Problem requirements =
Look through the data below. Show each line where the string "joints" occurs.

Records supplied =

start

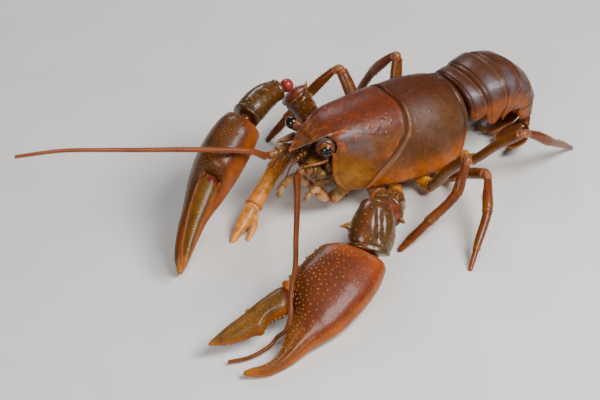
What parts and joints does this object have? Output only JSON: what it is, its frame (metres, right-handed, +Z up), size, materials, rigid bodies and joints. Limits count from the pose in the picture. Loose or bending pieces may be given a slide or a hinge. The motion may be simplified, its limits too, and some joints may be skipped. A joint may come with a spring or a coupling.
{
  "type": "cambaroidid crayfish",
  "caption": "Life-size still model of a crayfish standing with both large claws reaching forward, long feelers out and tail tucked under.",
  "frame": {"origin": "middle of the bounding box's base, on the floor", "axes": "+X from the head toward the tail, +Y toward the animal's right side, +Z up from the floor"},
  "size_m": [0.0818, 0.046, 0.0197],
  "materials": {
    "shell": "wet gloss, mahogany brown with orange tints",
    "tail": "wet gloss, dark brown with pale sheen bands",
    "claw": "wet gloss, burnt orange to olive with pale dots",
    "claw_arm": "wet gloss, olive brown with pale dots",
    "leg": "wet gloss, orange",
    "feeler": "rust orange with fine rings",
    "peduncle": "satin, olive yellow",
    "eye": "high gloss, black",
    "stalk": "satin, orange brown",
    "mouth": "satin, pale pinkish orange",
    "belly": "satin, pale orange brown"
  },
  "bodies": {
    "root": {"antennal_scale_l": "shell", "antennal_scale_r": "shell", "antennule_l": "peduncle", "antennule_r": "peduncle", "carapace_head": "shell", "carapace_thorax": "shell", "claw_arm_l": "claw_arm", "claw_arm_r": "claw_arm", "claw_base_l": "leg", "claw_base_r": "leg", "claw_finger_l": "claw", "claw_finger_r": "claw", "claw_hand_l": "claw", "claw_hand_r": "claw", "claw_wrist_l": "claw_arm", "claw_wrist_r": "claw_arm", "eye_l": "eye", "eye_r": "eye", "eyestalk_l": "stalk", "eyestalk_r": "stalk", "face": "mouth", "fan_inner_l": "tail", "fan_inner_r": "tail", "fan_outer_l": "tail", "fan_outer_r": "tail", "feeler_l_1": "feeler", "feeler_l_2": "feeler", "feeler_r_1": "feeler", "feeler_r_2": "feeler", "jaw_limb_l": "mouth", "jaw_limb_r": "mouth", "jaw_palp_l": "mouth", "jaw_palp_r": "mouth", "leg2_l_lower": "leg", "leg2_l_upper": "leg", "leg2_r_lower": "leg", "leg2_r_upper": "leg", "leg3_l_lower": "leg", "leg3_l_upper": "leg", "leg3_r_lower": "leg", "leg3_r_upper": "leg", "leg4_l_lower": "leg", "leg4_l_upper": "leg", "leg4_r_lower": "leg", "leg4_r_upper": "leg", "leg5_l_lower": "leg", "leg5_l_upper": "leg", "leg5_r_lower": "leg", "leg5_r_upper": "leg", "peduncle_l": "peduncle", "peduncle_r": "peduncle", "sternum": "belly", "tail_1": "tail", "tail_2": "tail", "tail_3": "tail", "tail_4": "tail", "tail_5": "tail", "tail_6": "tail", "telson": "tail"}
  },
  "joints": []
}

end
start

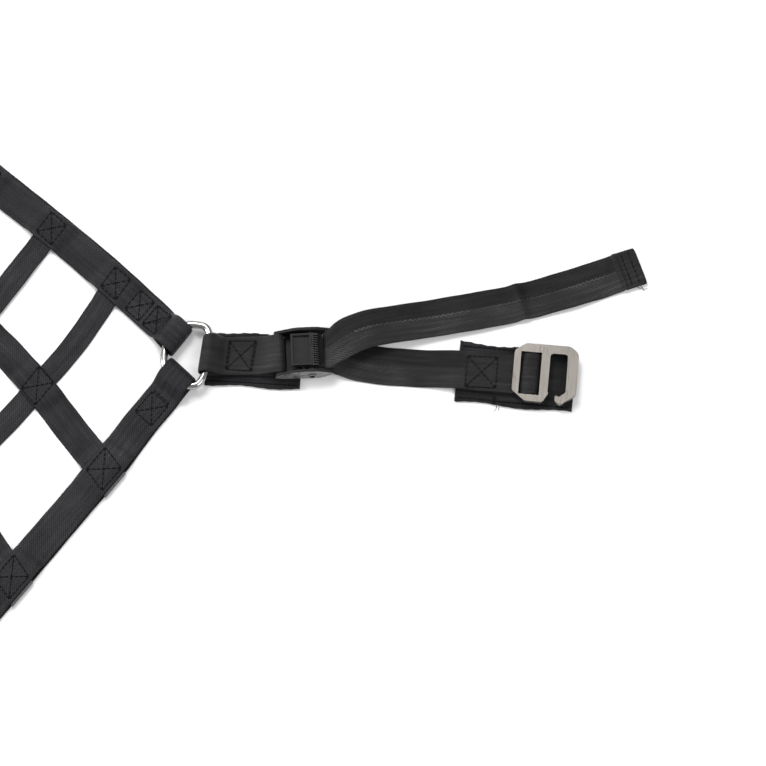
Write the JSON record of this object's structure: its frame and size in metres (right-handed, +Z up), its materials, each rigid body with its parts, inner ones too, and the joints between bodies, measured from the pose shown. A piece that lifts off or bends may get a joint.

end

Answer to this exercise =
What parts and joints does this object have? Output only JSON: what it is, its frame (metres, right-handed, +Z up), size, materials, rigid bodies and joints. Limits count from the pose in the picture. Loose or bending pieces may be given a slide or a hinge. The motion may be simplified, its limits too, and some joints may be skipped. A joint may come with a spring or a coupling.
  "joints": []
Write the JSON record of this object's structure: its frame and size in metres (right-handed, +Z up), its materials, each rigid body with its parts, inner ones too, and the joints between bodies, measured from the pose shown. A piece that lifts off or bends may get a joint.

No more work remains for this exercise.